How is an equity savings fund taxed in the hands of the investor?
When we say 35% equity exposure in ESS funds, it refers to the net equity. For example, if I hold 70% in equity and half of that is hedged with short futures, then net equity is 35%. However, for tax purposes, they take into account 70% which is more than the 65% stipulated by SEBI so it will be treated as equity fund for tax purposes.
The taxation of ESS will depend on whether it is classified as equity fund or debt for Income tax purposes. It is advantageous to get classified as equity fund as the tax treatment is more favourable for equity funds as compared to debt funds. Remember that any fund with more than 65% holdings in equity is classified as an equity fund for tax purposes. Here is what you need to know about taxation of equity funds.

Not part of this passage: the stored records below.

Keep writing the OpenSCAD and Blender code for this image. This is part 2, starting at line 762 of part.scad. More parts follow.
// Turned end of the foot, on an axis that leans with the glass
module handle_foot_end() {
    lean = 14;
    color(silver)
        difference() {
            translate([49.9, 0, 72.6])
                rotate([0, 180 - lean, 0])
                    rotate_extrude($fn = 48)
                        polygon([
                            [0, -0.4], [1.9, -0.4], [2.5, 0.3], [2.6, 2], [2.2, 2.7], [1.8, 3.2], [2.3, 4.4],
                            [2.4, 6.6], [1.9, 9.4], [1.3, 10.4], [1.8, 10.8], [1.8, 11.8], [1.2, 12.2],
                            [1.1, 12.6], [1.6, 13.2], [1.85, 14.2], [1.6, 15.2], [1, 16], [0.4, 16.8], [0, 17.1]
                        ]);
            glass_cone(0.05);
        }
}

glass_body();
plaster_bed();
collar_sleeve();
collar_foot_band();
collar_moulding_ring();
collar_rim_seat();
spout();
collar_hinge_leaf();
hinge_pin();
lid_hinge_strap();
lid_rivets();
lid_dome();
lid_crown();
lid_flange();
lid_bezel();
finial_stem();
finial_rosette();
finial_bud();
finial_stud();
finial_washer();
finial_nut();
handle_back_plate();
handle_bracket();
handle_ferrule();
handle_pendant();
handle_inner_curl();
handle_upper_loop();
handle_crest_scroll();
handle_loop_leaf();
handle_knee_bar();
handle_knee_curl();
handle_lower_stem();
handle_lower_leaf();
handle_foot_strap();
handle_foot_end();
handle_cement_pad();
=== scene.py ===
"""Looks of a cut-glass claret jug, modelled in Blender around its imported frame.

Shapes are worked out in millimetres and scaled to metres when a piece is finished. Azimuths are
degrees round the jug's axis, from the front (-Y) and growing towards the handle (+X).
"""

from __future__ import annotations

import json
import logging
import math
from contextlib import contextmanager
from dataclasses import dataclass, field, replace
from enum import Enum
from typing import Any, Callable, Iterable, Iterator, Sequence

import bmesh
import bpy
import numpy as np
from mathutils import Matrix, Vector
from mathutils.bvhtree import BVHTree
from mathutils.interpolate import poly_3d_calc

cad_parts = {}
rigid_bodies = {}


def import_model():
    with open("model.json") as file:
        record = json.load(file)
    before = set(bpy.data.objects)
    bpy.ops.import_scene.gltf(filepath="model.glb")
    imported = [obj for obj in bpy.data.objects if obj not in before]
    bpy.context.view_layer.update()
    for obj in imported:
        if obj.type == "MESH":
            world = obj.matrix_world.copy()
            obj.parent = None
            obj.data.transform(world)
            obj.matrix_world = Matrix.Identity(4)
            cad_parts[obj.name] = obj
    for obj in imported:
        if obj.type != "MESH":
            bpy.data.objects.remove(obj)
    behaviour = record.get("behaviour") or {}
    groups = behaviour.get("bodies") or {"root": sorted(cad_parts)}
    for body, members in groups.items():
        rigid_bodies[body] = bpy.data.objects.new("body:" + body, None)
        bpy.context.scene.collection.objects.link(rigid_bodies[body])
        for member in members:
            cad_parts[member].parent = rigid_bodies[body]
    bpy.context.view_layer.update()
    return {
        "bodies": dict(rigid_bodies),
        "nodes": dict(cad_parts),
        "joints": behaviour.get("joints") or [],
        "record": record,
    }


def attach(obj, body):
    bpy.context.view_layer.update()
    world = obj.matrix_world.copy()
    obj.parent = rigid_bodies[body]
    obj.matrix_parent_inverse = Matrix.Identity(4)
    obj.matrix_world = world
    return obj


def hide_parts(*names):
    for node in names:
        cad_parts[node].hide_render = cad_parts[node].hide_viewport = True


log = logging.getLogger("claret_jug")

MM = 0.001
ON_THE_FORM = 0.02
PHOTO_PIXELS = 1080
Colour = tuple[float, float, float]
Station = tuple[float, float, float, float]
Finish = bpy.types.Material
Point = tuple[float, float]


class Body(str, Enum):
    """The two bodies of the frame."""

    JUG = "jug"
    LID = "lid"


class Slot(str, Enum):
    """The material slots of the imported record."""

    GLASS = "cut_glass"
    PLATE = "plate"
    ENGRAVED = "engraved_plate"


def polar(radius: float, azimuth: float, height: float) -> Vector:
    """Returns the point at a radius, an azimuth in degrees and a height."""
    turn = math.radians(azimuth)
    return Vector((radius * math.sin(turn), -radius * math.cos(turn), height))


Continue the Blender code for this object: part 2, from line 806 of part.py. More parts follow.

Equity funds gains will be short term if held for less than 1 year and it will be long term if held for more than 1 year.
In the case of short term capital gains on equity funds, they will be taxed at a concessional tax rate of 15% on the STCG. However, this will be subject to any cess and surcharge applicable from time to time.
In the case of long term gains on equity funds, the first Rs.1 lakh of gains for the entire equity category will be exempt. Any gains above that will be taxed at a flat rate of 10%, without any indexation benefits.
Short term capital losses on equity funds can be set off against long term and short term gains. However, long term capital losses can only set off against long term gains. Such losses can be carried forwards for 8 years if not absorbed fully in current year.
Dividends on equity funds and debt funds are now treated as other income in the hands of the investor and taxed at the peak applicable incremental rate of tax.
What are the major merits of equity savings funds?
There are several advantages that the Equity Savings Funds proffer to investors. Here are a few of them encapsulated.
The equity component offers growth and appreciation of capital. However, since there is an arbitrage component to it, the upside is constrained but that also means that the risk is also limited.
The arbitrage position not only leverages the spread between cash and futures riskless, it also gives opportunities to trade on market volatility. There are occasions when a positive arbitrage goes into negative giving above normal profits to the fund.
The combination of equity, arbitrage and debt provides a combination of growth, wealth creation, hedging, market volatility opportunities, regular and steady investment, capital protection and a lot more.
Equity savings funds tend to be a lot more tax efficient. That is because, Since ESS is normally treated as equity funds for the purpose of taxation and this reduces the tax liability in case of STCG and also in the case of LTCG.
Last but not the least, it offers a very solid model to diversify your portfolio by virtually combining 3 asset classes. Also, ESFs act like a fund of funds and fund managers combine the best of categories to give the best overall returns for the investors. That works in favour of returns and risk.